A: I have been here for over 15 years. In the past 15 years every graduate who applied to graduate school has been accepted at a good school. Sometimes the students go on to graduate programs in areas other than mathematics. Each year a few students go on to grad school. Many of those who do not, still have the talent and drive to do so, they just have other interests. Most of the students who do not, are very interested in using their math skills to solve hard real life problems in a variety of areas. Here is a web page of grad schools attended by our students.
The department has revised its curriculum so that students who want to go on to graduate school will be able to take the right courses to prepare them. The courses are offered on a regular basis.
Part of this is cultural. Most students at Rose major in engineering, and for most of them immediate employment after graduate school with further advanced training or graduate school after a few years on the job is the typical career path (50% eventually). A very large percentage of our students have the intellect and work ethic to be a strong success in good graduate schools. If they decide to do so their education at Rose is a very good preparation. However, our excellent success in placement makes getting a good position after school extremely attractive to many of our students.
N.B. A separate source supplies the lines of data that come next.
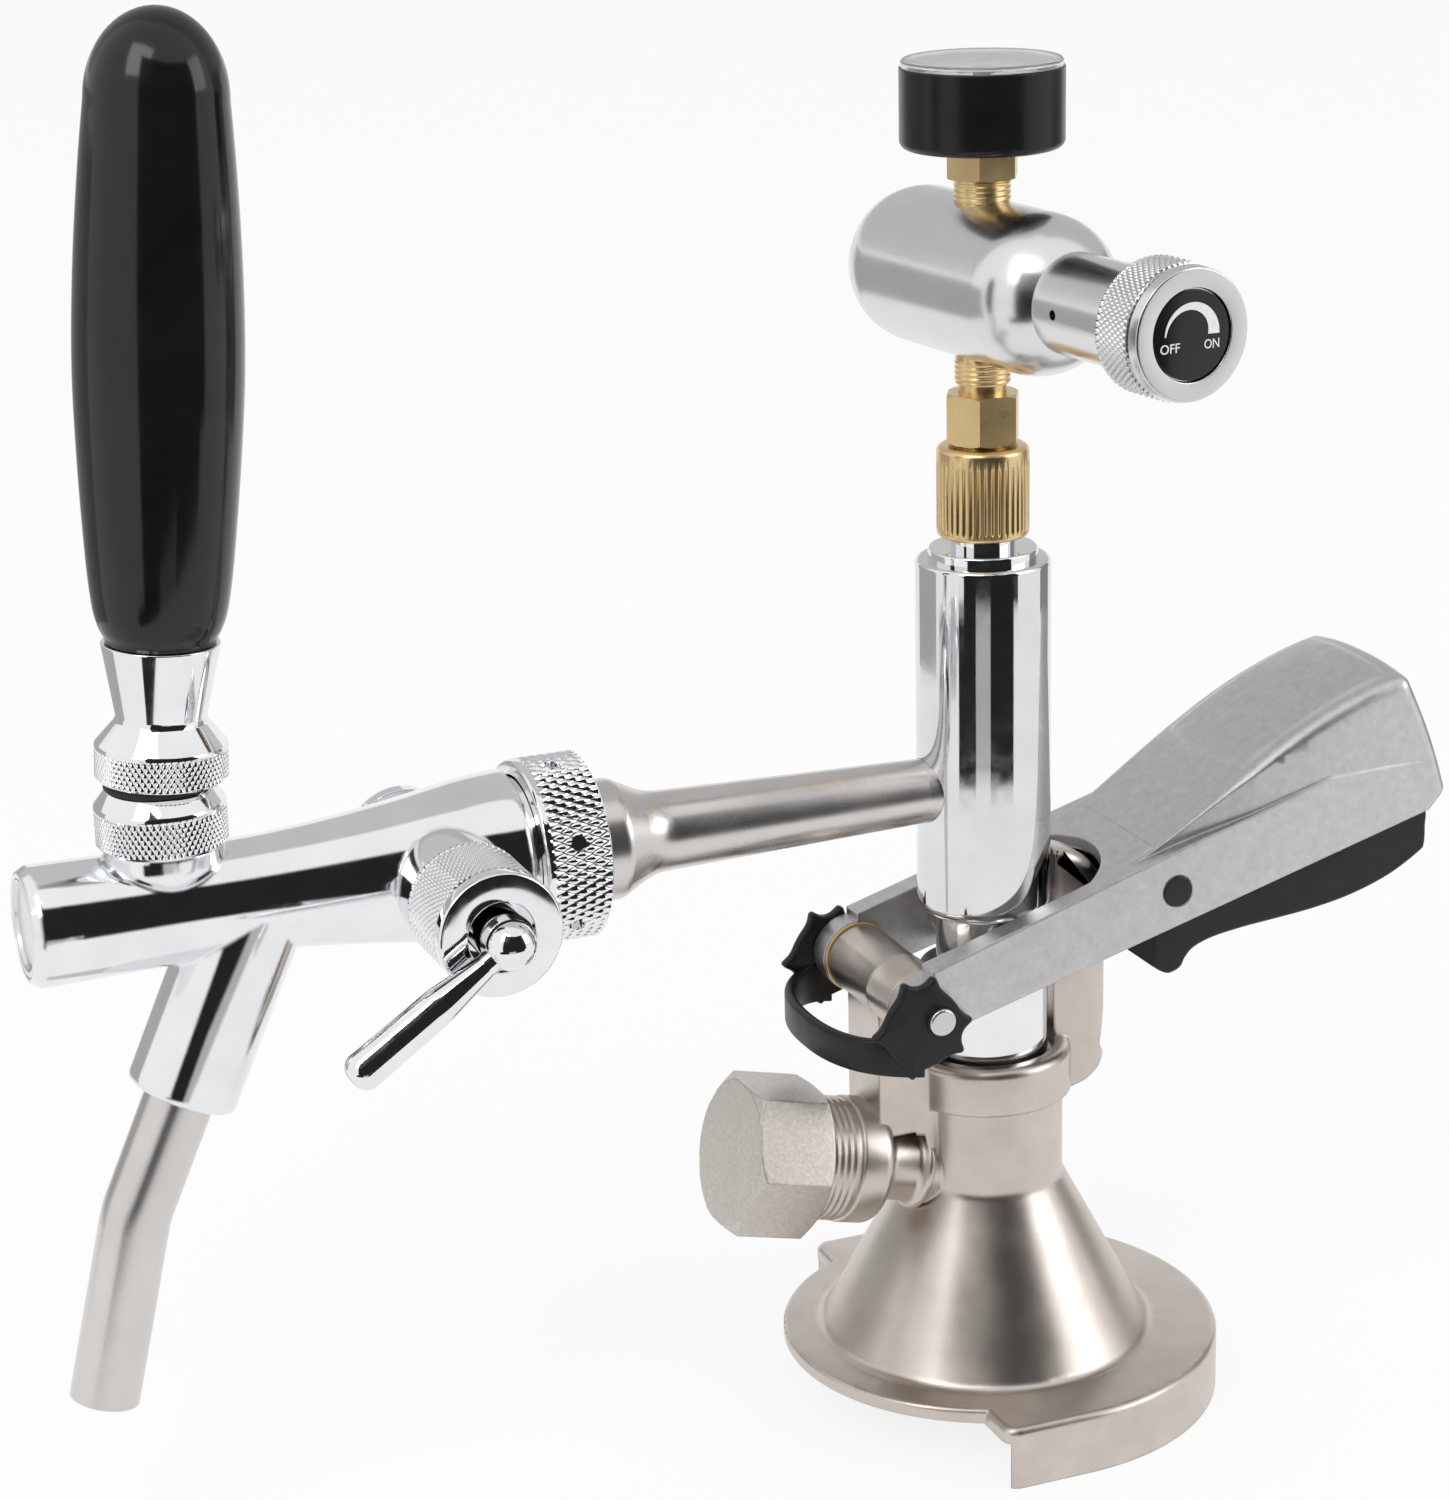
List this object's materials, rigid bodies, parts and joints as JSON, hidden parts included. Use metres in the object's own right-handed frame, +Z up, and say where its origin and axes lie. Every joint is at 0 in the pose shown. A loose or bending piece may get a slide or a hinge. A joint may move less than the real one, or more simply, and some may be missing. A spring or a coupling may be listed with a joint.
{
  "type": "keg party pump",
  "caption": "Slide-on keg coupler with press-down lever, carrying a flow-control beer faucet with a tall handle and a small gas regulator with gauge.",
  "frame": {"origin": "on the probe's axis, in the roof plane of the keg channel, which is the mouth of the socket that takes the keg's neck", "axes": "+Z up along the probe; -X towards the faucet and the open end of the keg channel; +X towards the lever's grip; -Y towards the flow lever and the regulator's knob"},
  "size_m": [0.2701, 0.1089, 0.2736],
  "materials": {
    "nickel_plated_brass": "satin nickel plate on cast brass",
    "chrome_plated_brass": "mirror polished chrome",
    "stainless": "satin stainless steel",
    "cast_aluminium": "satin grey casting",
    "brass": "bright turned brass",
    "gloss_black": "polished black",
    "matte_black": "moulded black",
    "black_pin": "black oxide",
    "white_plastic": "white moulded plastic",
    "needle_black": "black paint",
    "clear": "clear window",
    "rubber": "black rubber"
  },
  "bodies": {
    "coupler": {"coupler_body": "nickel_plated_brass", "keg_seal": "rubber", "check_valve": "rubber", "hinge_pin": "stainless", "pin_clip": "matte_black"},
    "cap": {"inlet_cap": "nickel_plated_brass", "inlet_washer": "rubber"},
    "lever": {"lever_casting": "cast_aluminium", "pivot_bushes": "brass", "drive_rollers": "stainless", "trigger_pin": "black_pin", "trigger_spring": "stainless"},
    "trigger_grip": {"trigger": "matte_black"},
    "probe": {"probe_body": "stainless", "probe_tip_seal": "rubber", "probe_rings": "rubber", "column_sleeve": "chrome_plated_brass", "column_head": "chrome_plated_brass", "gas_tube": "stainless", "head_washer": "rubber", "shank": "stainless", "shank_gasket": "rubber", "faucet_body": "chrome_plated_brass", "front_cap": "chrome_plated_brass", "bonnet": "chrome_plated_brass", "bonnet_ring": "rubber", "spout_tube": "stainless", "flow_gland": "chrome_plated_brass", "gland_ring": "rubber", "spindle_plug": "chrome_plated_brass"},
    "collar": {"coupling_collar": "chrome_plated_brass"},
    "tap": {"tap_lever": "stainless", "handle_ferrule": "chrome_plated_brass", "handle_insert": "brass", "handle_grip": "gloss_black"},
    "valve": {"valve_shaft": "stainless", "valve_seal": "rubber"},
    "flow": {"flow_spindle": "stainless", "flow_lever": "chrome_plated_brass"},
    "cone": {"compensator_cone": "white_plastic"},
    "union": {"union_nut": "brass"},
    "regulator": {"union_tail": "brass", "regulator_body": "chrome_plated_brass", "piercing_pin": "brass", "pressure_piston": "brass", "pressure_spring": "stainless", "spring_seat": "brass", "gauge_stem": "brass", "gauge_case": "gloss_black", "gauge_movement": "brass", "gauge_dial": "white_plastic", "gauge_lens": "clear"},
    "needle": {"gauge_needle": "needle_black"},
    "knob": {"regulator_knob": "chrome_plated_brass", "knob_dial": "matte_black"}
  },
  "joints": [
    {"name": "probe_press", "type": "slide", "parent": "coupler", "child": "probe", "axis": [0, 0, -1], "range_m": [0, 0.00887]},
    {"name": "lever_swing", "type": "hinge", "parent": "coupler", "child": "lever", "pos_m": [-0.0196, 0, 0.0762], "axis": [0, 1, 0], "range_deg": [0, 25]},
    {"name": "trigger_pull", "type": "hinge", "parent": "lever", "child": "trigger_grip", "pos_m": [0.0312, 0, 0.092], "axis": [0, -1, 0], "range_deg": [0, 6], "stiffness_Nm_per_rad": 0.5, "springref_deg": -5.73},
    {"name": "inlet_cap_off", "type": "slide", "parent": "coupler", "child": "cap", "axis": [-0.9728, 0, 0.2317], "range_m": [0, 0.016]},
    {"name": "tap_tilt", "type": "hinge", "parent": "probe", "child": "tap", "pos_m": [-0.1552, 0, 0.126], "axis": [0, -1, 0], "range_deg": [0, 25]},
    {"name": "valve_slide", "type": "slide", "parent": "probe", "child": "valve", "axis": [1, 0, 0], "range_m": [0, 0.0057]},
    {"name": "flow_turn", "type": "hinge", "parent": "probe", "child": "flow", "pos_m": [-0.108, -0.03, 0.1127], "axis": [0, -1, 0], "range_deg": [-45, 45]},
    {"name": "cone_slide", "type": "slide", "parent": "probe", "child": "cone", "axis": [-1, 0, 0], "range_m": [-0.00177, 0.00177]},
    {"name": "collar_spin", "type": "hinge", "parent": "probe", "child": "collar", "pos_m": [-0.085, 0, 0.1127], "axis": [-1, 0, 0], "continuous": true},
    {"name": "union_nut_spin", "type": "hinge", "parent": "probe", "child": "union", "pos_m": [0, 0, 0.168], "axis": [0, 0, 1], "continuous": true},
    {"name": "regulator_swivel", "type": "hinge", "parent": "probe", "child": "regulator", "pos_m": [0, 0, 0.171], "axis": [0, 0, 1], "continuous": true},
    {"name": "knob_turn", "type": "hinge", "parent": "regulator", "child": "knob", "pos_m": [0.0067, -0.05459, 0.2071], "axis": [0.1219, -0.9925, 0], "range_deg": [0, 300]},
    {"name": "needle_turn", "type": "hinge", "parent": "regulator", "child": "needle", "pos_m": [0, 0, 0.2431], "axis": [0, 0, -1], "range_deg": [0, 270]}
  ],
  "couplings": [
    {"joint": "lever_swing", "follows": "probe_press", "rad_per_m": 49.17},
    {"joint": "valve_slide", "follows": "tap_tilt", "m_per_rad": 0.013061},
    {"joint": "cone_slide", "follows": "flow_turn", "m_per_rad": 0.00225}
  ]
}
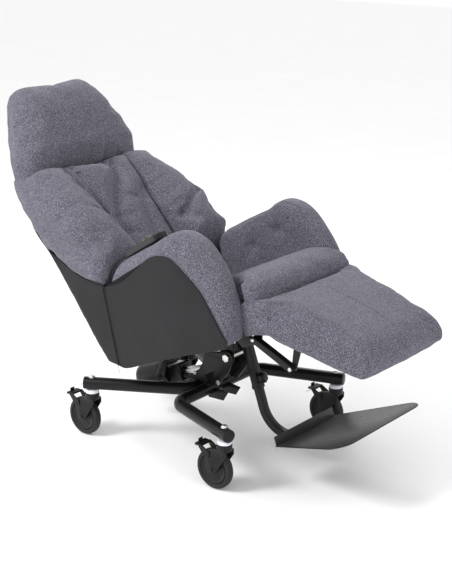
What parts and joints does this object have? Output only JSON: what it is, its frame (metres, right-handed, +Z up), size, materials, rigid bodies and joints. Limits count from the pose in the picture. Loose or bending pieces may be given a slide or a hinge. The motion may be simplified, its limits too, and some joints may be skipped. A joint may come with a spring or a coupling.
{
  "type": "patient recliner chair",
  "caption": "Wheeled patient recliner: tilting seat shell, reclining padded back, lifting leg rest and footplate on a four-castor tube base.",
  "frame": {"origin": "on the floor, under the centre of the chair's box, at the resting tilt", "axes": "+Z up; the chair faces -Y, and the sitter's right is -X; +Y is the chair's length, front to back"},
  "size_m": [0.65, 1.4544, 1.0761],
  "materials": {
    "frame_black": "satin black powder coat",
    "zinc": "bright zinc plate",
    "nylon_white": "white nylon",
    "caster_black": "black moulded plastic",
    "wheel_grey": "dark grey castor tread",
    "fabric_grey": "heather grey upholstery fabric",
    "vinyl_charcoal": "matte charcoal vinyl",
    "board": "plywood",
    "footplate_grey": "dark grey semi-gloss",
    "motor_black": "black plastic",
    "handset_grey": "grey plastic",
    "button": "coloured key",
    "cable_black": "black cable"
  },
  "bodies": {
    "base": {"base_front_tube": "frame_black", "base_rear_tube": "frame_black", "tilt_tower": "frame_black", "tilt_shaft": "zinc", "stem_front_right": "zinc", "stem_front_left": "zinc", "stem_rear_right": "zinc", "stem_rear_left": "zinc", "collar_front_right": "nylon_white", "collar_front_left": "nylon_white", "collar_rear_right": "nylon_white", "collar_rear_left": "nylon_white"},
    "fork_front_right": {"fork_front_right": "caster_black"},
    "pedal_front_right": {"pedal_front_right": "caster_black"},
    "wheel_front_right": {"wheel_front_right": "wheel_grey"},
    "fork_front_left": {"fork_front_left": "caster_black"},
    "pedal_front_left": {"pedal_front_left": "caster_black"},
    "wheel_front_left": {"wheel_front_left": "wheel_grey"},
    "fork_rear_right": {"fork_rear_right": "caster_black"},
    "pedal_rear_right": {"pedal_rear_right": "caster_black"},
    "wheel_rear_right": {"wheel_rear_right": "wheel_grey"},
    "fork_rear_left": {"fork_rear_left": "caster_black"},
    "pedal_rear_left": {"pedal_rear_left": "caster_black"},
    "wheel_rear_left": {"wheel_rear_left": "wheel_grey"},
    "seat_shell": {"seat_frame": "frame_black", "seat_board": "board", "seat_cushion": "fabric_grey", "armrest_right": "fabric_grey", "armrest_left": "fabric_grey", "side_panel_right": "vinyl_charcoal", "side_panel_left": "vinyl_charcoal", "foot_tube_outer": "frame_black", "control_box": "motor_black", "back_actuator_body": "motor_black", "leg_actuator_body": "motor_black", "handset_body": "handset_grey", "handset_cable": "cable_black"},
    "back": {"back_frame": "frame_black", "back_cover": "vinyl_charcoal", "back_cushion": "fabric_grey", "bolster_right": "fabric_grey", "bolster_left": "fabric_grey", "head_cushion": "fabric_grey"},
    "legrest": {"legrest_frame": "frame_black", "legrest_pad": "fabric_grey"},
    "foot_rest": {"foot_tube_inner": "frame_black", "footplate": "footplate_grey"},
    "foot_clamp_knob": {"foot_clamp_knob": "motor_black"},
    "tilt_actuator": {"tilt_actuator_body": "motor_black"},
    "tilt_actuator_rod": {"tilt_actuator_rod": "zinc"},
    "back_actuator_rod": {"back_actuator_rod": "zinc"},
    "leg_actuator_rod": {"leg_actuator_rod": "zinc"},
    "handset_button_1": {"handset_button_1": "button"},
    "handset_button_2": {"handset_button_2": "button"},
    "handset_button_3": {"handset_button_3": "button"},
    "handset_button_4": {"handset_button_4": "button"},
    "zip_pull_right": {"zip_pull_right": "zinc"},
    "zip_pull_left": {"zip_pull_left": "zinc"}
  },
  "joints": [
    {"name": "seat_tilt", "type": "hinge", "parent": "base", "child": "seat_shell", "pos_m": [0, -0.11, 0.305], "axis": [-1, 0, 0], "range_deg": [-19, 0]},
    {"name": "back_recline", "type": "hinge", "parent": "seat_shell", "child": "back", "pos_m": [0, 0.15778, 0.36086], "axis": [-1, 0, 0], "range_deg": [0, 25]},
    {"name": "legrest_lift", "type": "hinge", "parent": "seat_shell", "child": "legrest", "pos_m": [0, -0.3352, 0.52638], "axis": [-1, 0, 0], "range_deg": [-40, 0]},
    {"name": "foot_height", "type": "slide", "parent": "seat_shell", "child": "foot_rest", "axis": [0, 0.3256, 0.9455], "range_m": [-0.01, 0.03]},
    {"name": "foot_clamp_turn", "type": "hinge", "parent": "seat_shell", "child": "foot_clamp_knob", "pos_m": [0, -0.18211, 0.23993], "axis": [0, -0.9455, 0.3256], "range_deg": [0, 330]},
    {"name": "swivel_front_right", "type": "hinge", "parent": "base", "child": "fork_front_right", "pos_m": [-0.285, -0.29, 0.14], "axis": [0, 0, 1], "continuous": true},
    {"name": "swivel_front_left", "type": "hinge", "parent": "base", "child": "fork_front_left", "pos_m": [0.285, -0.29, 0.14], "axis": [0, 0, 1], "continuous": true},
    {"name": "swivel_rear_right", "type": "hinge", "parent": "base", "child": "fork_rear_right", "pos_m": [-0.24, 0.29, 0.14], "axis": [0, 0, 1], "continuous": true},
    {"name": "swivel_rear_left", "type": "hinge", "parent": "base", "child": "fork_rear_left", "pos_m": [0.24, 0.29, 0.14], "axis": [0, 0, 1], "continuous": true},
    {"name": "spin_front_right", "type": "hinge", "parent": "fork_front_right", "child": "wheel_front_right", "pos_m": [-0.285, -0.255, 0.0625], "axis": [-1, 0, 0], "continuous": true},
    {"name": "spin_front_left", "type": "hinge", "parent": "fork_front_left", "child": "wheel_front_left", "pos_m": [0.285, -0.255, 0.0625], "axis": [-1, 0, 0], "continuous": true},
    {"name": "spin_rear_right", "type": "hinge", "parent": "fork_rear_right", "child": "wheel_rear_right", "pos_m": [-0.24, 0.325, 0.0625], "axis": [-1, 0, 0], "continuous": true},
    {"name": "spin_rear_left", "type": "hinge", "parent": "fork_rear_left", "child": "wheel_rear_left", "pos_m": [0.24, 0.325, 0.0625], "axis": [-1, 0, 0], "continuous": true},
    {"name": "brake_front_right", "type": "hinge", "parent": "fork_front_right", "child": "pedal_front_right", "pos_m": [-0.285, -0.242, 0.11], "axis": [-1, 0, 0], "range_deg": [0, 18]},
    {"name": "brake_front_left", "type": "hinge", "parent": "fork_front_left", "child": "pedal_front_left", "pos_m": [0.285, -0.242, 0.11], "axis": [-1, 0, 0], "range_deg": [0, 18]},
    {"name": "brake_rear_right", "type": "hinge", "parent": "fork_rear_right", "child": "pedal_rear_right", "pos_m": [-0.24, 0.338, 0.11], "axis": [-1, 0, 0], "range_deg": [0, 18]},
    {"name": "brake_rear_left", "type": "hinge", "parent": "fork_rear_left", "child": "pedal_rear_left", "pos_m": [0.24, 0.338, 0.11], "axis": [-1, 0, 0], "range_deg": [0, 18]},
    {"name": "tilt_actuator_swing", "type": "hinge", "parent": "seat_shell", "child": "tilt_actuator", "pos_m": [0, 0.16356, 0.17802], "axis": [-1, 0, 0], "range_deg": [-17, 0.5]},
    {"name": "tilt_actuator_stroke", "type": "slide", "parent": "tilt_actuator", "child": "tilt_actuator_rod", "axis": [0, -0.9455, 0.3256], "range_m": [-0.001, 0.026]},
    {"name": "back_actuator_stroke", "type": "slide", "parent": "seat_shell", "child": "back_actuator_rod", "axis": [0, -0.9455, 0.3256], "range_m": [-0.001, 0.026]},
    {"name": "leg_actuator_stroke", "type": "slide", "parent": "seat_shell", "child": "leg_actuator_rod", "axis": [0, -0.9455, 0.3256], "range_m": [-0.037, 0.001]},
    {"name": "handset_button_1_press", "type": "slide", "parent": "seat_shell", "child": "handset_button_1", "axis": [0, -0.5129, -0.8585], "range_m": [0, 0.0015], "stiffness_N_per_m": 800},
    {"name": "handset_button_2_press", "type": "slide", "parent": "seat_shell", "child": "handset_button_2", "axis": [0, -0.5129, -0.8585], "range_m": [0, 0.0015], "stiffness_N_per_m": 800},
    {"name": "handset_button_3_press", "type": "slide", "parent": "seat_shell", "child": "handset_button_3", "axis": [0, -0.5129, -0.8585], "range_m": [0, 0.0015], "stiffness_N_per_m": 800},
    {"name": "handset_button_4_press", "type": "slide", "parent": "seat_shell", "child": "handset_button_4", "axis": [0, -0.5129, -0.8585], "range_m": [0, 0.0015], "stiffness_N_per_m": 800},
    {"name": "zip_right", "type": "slide", "parent": "seat_shell", "child": "zip_pull_right", "axis": [0, 0.2217, 0.9751], "range_m": [0, 0.23]},
    {"name": "zip_left", "type": "slide", "parent": "seat_shell", "child": "zip_pull_left", "axis": [0, 0.2217, 0.9751], "range_m": [0, 0.23]}
  ],
  "couplings": [
    {"joint": "tilt_actuator_swing", "follows": "seat_tilt", "ratio": 0.85},
    {"joint": "tilt_actuator_stroke", "follows": "seat_tilt", "m_per_rad": -0.072},
    {"joint": "back_actuator_stroke", "follows": "back_recline", "m_per_rad": 0.0546},
    {"joint": "leg_actuator_stroke", "follows": "legrest_lift", "m_per_rad": 0.05}
  ]
}
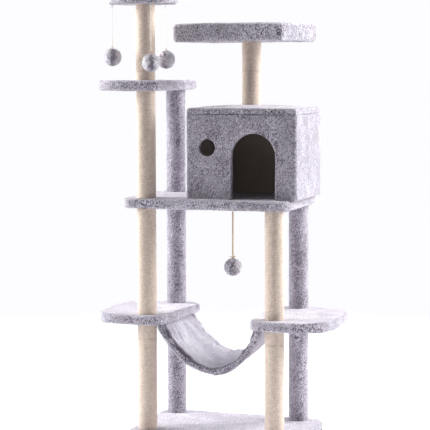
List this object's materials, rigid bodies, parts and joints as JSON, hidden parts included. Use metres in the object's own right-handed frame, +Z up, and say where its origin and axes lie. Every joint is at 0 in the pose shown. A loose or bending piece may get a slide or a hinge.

Q: Approximately what percent of current math majors are female?
A: During the first few years after the first coeducational graduations in 1999 about 15% of the math majors and double major graduates were women. About 18% of Rose-Hulman students are women. Now, we are attracting more women into the freshman class and the percentage for female math majors and double majors is around 35%. We work very hard to make our department welcoming to women, but don't have any special programs or scholarships that target women, beyond Rose-Hulman programs. As you may know Rose-Hulman has only been a coed institution for 15 years. However, I feel, based on my experiences at other schools, that women feel as comfortable here as at other schools. In my classes there have been as few as 1 woman in a class of 16, however in the classroom the female students have always been accepted on par with the other students. Of course there is the normal social banter that goes on between college students.
Q: What do you consider the strengths and weaknesses of your department as compared to other schools?
- many, many "math nerds" - students who like math and who are pretty good at it without being a math major
- large faculty for a small private school, all of whom are dedicated teachers and active scholars
- excellent opportunity for a double major, especially with computer science, physics, economics or chemistry, double majors with other engineering disciplines such as electrical, computer or mechanical engineering.
- exceptionally strong focus on undergraduate mathematics education and undergraduate math research
- exceptional computing environment
- Rose is a student (learning and development) centered environment and our department is a full player in that philosophy.
- We are a focused institution with a few excellent (9-10) programs not a full service university. Though our humanities and social science department is very talented and offers a rich set of courses we are an institution focused on engineering, science, and mathematics. For a student who is pretty confident that they are interested in a career in engineering, science, or mathematics and prefers a smaller college environment to the large state school, I think Rose is one of the best in the nation. On the other hand if you are not prepared to focus your career choices so narrowly a comprehensive university is a better choice.
Q: What opportunities are there for a math major to learn about specific fields of interest?
A: In our math program we have many elective courses. We require students to take a breadth of science and humanities courses as well. In addition we also require our students to take at least 6 sophomore and higher courses in other program areas to develop a breadth and depth of experience. Our idea is for students to have a solid idea of how math applies to these areas. We especially encourage our majors to get a minor or double major in some other area, if they are not going to grad school. If they are going to grad school we recommend using electives for a deeper study of mathematics.
Q: What else do you think I should know about Rose-Hulman's math department that would influence my decision?
A: If you have time, please check out our web site. It has a lot of information. One thing that may interest you is our unusual level of success in various mathematics competitions. We usually have the largest numbers of competitors of any school our size, probably about 5 times the size of comparable schools. (Note that the student asking questions was the winner of our freshman mathematics competition.)